The public is being offered the chance to buy prime steaks and succulent joints from their herd of Hereford-cross-Friesian cattle which graze the herb rich 350-acre farm on the island.

Farm manager Gwyn Bolton claims the meat is among the tastiest produced in Wales and it is already featuring on the menu at a restaurant in neighbouring Tenby.

The beef is vacuum-packed for sale after the cattle have been taken by boat for slaughter on the mainland.

Abbey monks
The Cistercian community lives a sheltered life

The monks themselves will enjoy their beef only occasionally as they only eat meat on feast days.
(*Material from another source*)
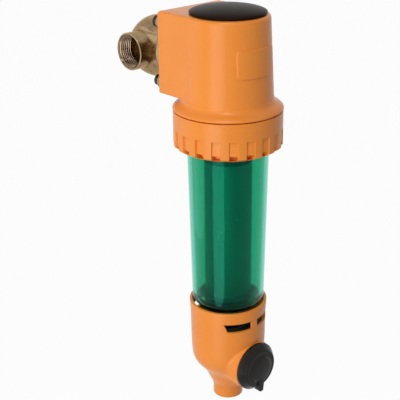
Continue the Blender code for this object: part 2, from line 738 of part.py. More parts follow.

If the venture is a success, the 33-strong herd will be increased in size.

Caldey Island, off the coast of Tenby, has played a key role in monastic activity in Wales since the sixth century.

But in recent years the island monastery and outbuildings, which are visited by some 65,000 tourists every year, have become rundown and leak extensively.

Urgent repairs

Recently, the Heritage Lottery Fund Committee for Wales has announced that the Caldey Island Trust has been awarded a grant of 379,500 so that urgent repair work could be carried out.

Work on the Grade II listed buildings, which date from the turn of the century, will include re-roofing and ensuring sure they are watertight, the replacement on unsightly uPVC guttering with cast iron and the restoration of leaded windows.

The island, which lies within the Pembrokeshire Coast National Park, is widely recognised as one of the most important archaeological sites in Wales.

The island is inhabited by just 58 people, of which 18 are monks, who eat sleep and pray within the confines of the monastery.